▶ YOUR GOAL: The required output consists solely of the lines from the one containing "Write part 3" down to the one containing "(0.010, 0.009, 0.009))", both included, each quoted exactly.

▶ SOURCE RECORDS:
------------------------------

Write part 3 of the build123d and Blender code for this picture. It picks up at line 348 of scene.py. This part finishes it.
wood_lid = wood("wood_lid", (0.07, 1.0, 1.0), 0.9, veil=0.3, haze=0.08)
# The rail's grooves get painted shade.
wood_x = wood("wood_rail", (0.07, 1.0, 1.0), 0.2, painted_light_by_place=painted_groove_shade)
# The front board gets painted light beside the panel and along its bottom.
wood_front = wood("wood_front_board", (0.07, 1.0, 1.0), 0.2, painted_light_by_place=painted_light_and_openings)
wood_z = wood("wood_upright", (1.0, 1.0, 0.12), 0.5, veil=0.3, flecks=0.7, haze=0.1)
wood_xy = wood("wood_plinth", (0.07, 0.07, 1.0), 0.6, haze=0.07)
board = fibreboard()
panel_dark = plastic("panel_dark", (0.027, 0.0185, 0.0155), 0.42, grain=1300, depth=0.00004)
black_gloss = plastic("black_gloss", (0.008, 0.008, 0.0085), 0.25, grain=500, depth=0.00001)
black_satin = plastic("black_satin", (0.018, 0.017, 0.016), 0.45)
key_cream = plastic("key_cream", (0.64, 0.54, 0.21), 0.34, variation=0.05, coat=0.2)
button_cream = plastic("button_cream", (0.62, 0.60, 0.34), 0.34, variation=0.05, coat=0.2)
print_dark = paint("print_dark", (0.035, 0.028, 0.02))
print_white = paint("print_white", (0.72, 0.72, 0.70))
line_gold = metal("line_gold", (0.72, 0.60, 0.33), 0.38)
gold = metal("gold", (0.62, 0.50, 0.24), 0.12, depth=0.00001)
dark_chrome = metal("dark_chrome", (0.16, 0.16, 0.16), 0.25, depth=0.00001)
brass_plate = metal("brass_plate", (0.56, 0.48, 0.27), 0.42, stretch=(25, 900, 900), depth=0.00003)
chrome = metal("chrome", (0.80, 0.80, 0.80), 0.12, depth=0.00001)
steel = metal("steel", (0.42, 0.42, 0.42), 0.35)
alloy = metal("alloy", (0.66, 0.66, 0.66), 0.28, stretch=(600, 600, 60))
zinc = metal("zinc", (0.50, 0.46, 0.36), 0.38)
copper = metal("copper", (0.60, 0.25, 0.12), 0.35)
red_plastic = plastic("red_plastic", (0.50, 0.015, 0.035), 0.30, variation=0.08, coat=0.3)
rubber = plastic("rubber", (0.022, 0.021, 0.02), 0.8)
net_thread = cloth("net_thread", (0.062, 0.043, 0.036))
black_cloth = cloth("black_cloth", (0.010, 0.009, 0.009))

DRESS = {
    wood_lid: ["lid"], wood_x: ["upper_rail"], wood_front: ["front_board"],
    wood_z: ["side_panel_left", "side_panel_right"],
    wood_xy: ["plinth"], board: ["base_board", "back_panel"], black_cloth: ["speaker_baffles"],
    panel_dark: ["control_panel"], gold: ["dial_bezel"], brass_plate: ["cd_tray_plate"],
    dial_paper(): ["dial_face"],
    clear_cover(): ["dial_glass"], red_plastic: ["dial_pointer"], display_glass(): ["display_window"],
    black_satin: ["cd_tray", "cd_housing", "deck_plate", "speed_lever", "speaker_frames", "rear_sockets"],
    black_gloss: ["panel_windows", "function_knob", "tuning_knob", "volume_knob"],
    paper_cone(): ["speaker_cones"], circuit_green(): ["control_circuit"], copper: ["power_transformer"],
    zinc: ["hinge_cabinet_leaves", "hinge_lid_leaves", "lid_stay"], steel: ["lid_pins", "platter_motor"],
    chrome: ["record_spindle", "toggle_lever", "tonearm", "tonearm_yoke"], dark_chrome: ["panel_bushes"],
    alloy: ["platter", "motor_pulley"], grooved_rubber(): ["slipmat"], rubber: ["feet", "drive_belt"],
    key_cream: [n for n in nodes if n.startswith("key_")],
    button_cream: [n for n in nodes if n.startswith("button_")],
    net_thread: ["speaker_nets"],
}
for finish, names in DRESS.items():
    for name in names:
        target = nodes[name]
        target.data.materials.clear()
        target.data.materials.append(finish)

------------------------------

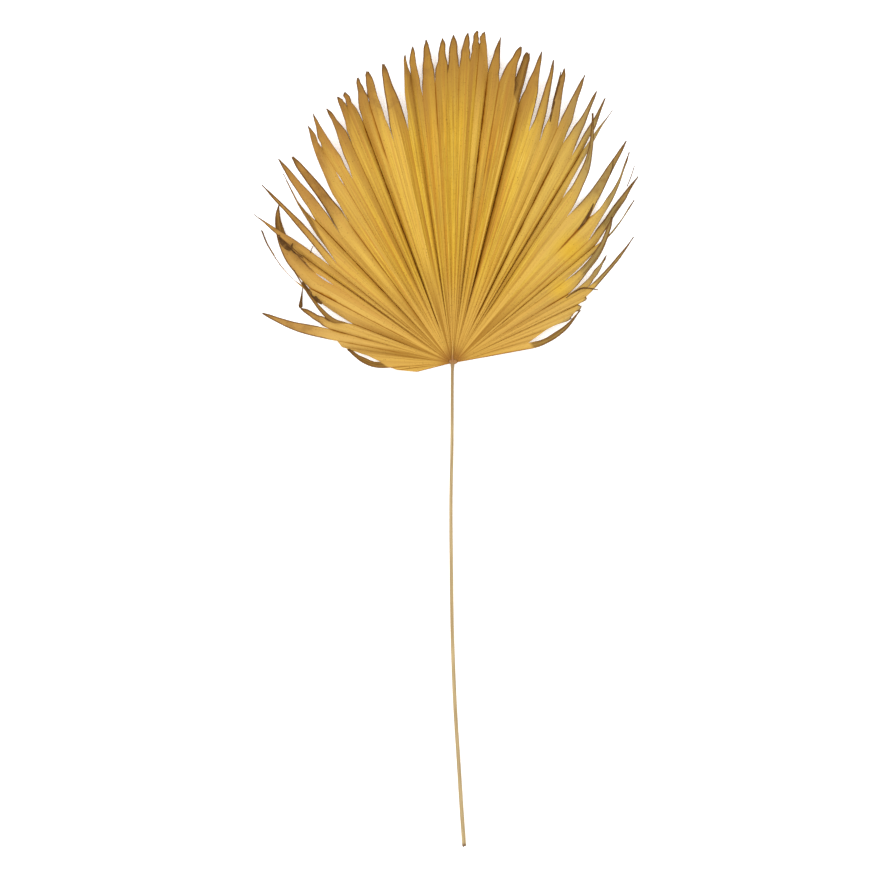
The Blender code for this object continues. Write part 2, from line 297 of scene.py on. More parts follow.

------------------------------

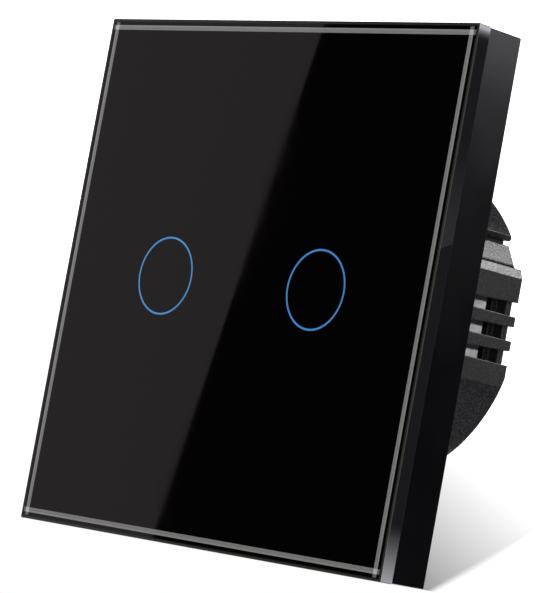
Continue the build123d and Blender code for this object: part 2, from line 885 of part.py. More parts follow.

------------------------------

▶ RESPONSE TO THE TASK:
Write part 3 of the build123d and Blender code for this picture. It picks up at line 348 of scene.py. This part finishes it.
wood_lid = wood("wood_lid", (0.07, 1.0, 1.0), 0.9, veil=0.3, haze=0.08)
# The rail's grooves get painted shade.
wood_x = wood("wood_rail", (0.07, 1.0, 1.0), 0.2, painted_light_by_place=painted_groove_shade)
# The front board gets painted light beside the panel and along its bottom.
wood_front = wood("wood_front_board", (0.07, 1.0, 1.0), 0.2, painted_light_by_place=painted_light_and_openings)
wood_z = wood("wood_upright", (1.0, 1.0, 0.12), 0.5, veil=0.3, flecks=0.7, haze=0.1)
wood_xy = wood("wood_plinth", (0.07, 0.07, 1.0), 0.6, haze=0.07)
board = fibreboard()
panel_dark = plastic("panel_dark", (0.027, 0.0185, 0.0155), 0.42, grain=1300, depth=0.00004)
black_gloss = plastic("black_gloss", (0.008, 0.008, 0.0085), 0.25, grain=500, depth=0.00001)
black_satin = plastic("black_satin", (0.018, 0.017, 0.016), 0.45)
key_cream = plastic("key_cream", (0.64, 0.54, 0.21), 0.34, variation=0.05, coat=0.2)
button_cream = plastic("button_cream", (0.62, 0.60, 0.34), 0.34, variation=0.05, coat=0.2)
print_dark = paint("print_dark", (0.035, 0.028, 0.02))
print_white = paint("print_white", (0.72, 0.72, 0.70))
line_gold = metal("line_gold", (0.72, 0.60, 0.33), 0.38)
gold = metal("gold", (0.62, 0.50, 0.24), 0.12, depth=0.00001)
dark_chrome = metal("dark_chrome", (0.16, 0.16, 0.16), 0.25, depth=0.00001)
brass_plate = metal("brass_plate", (0.56, 0.48, 0.27), 0.42, stretch=(25, 900, 900), depth=0.00003)
chrome = metal("chrome", (0.80, 0.80, 0.80), 0.12, depth=0.00001)
steel = metal("steel", (0.42, 0.42, 0.42), 0.35)
alloy = metal("alloy", (0.66, 0.66, 0.66), 0.28, stretch=(600, 600, 60))
zinc = metal("zinc", (0.50, 0.46, 0.36), 0.38)
copper = metal("copper", (0.60, 0.25, 0.12), 0.35)
red_plastic = plastic("red_plastic", (0.50, 0.015, 0.035), 0.30, variation=0.08, coat=0.3)
rubber = plastic("rubber", (0.022, 0.021, 0.02), 0.8)
net_thread = cloth("net_thread", (0.062, 0.043, 0.036))
black_cloth = cloth("black_cloth", (0.010, 0.009, 0.009))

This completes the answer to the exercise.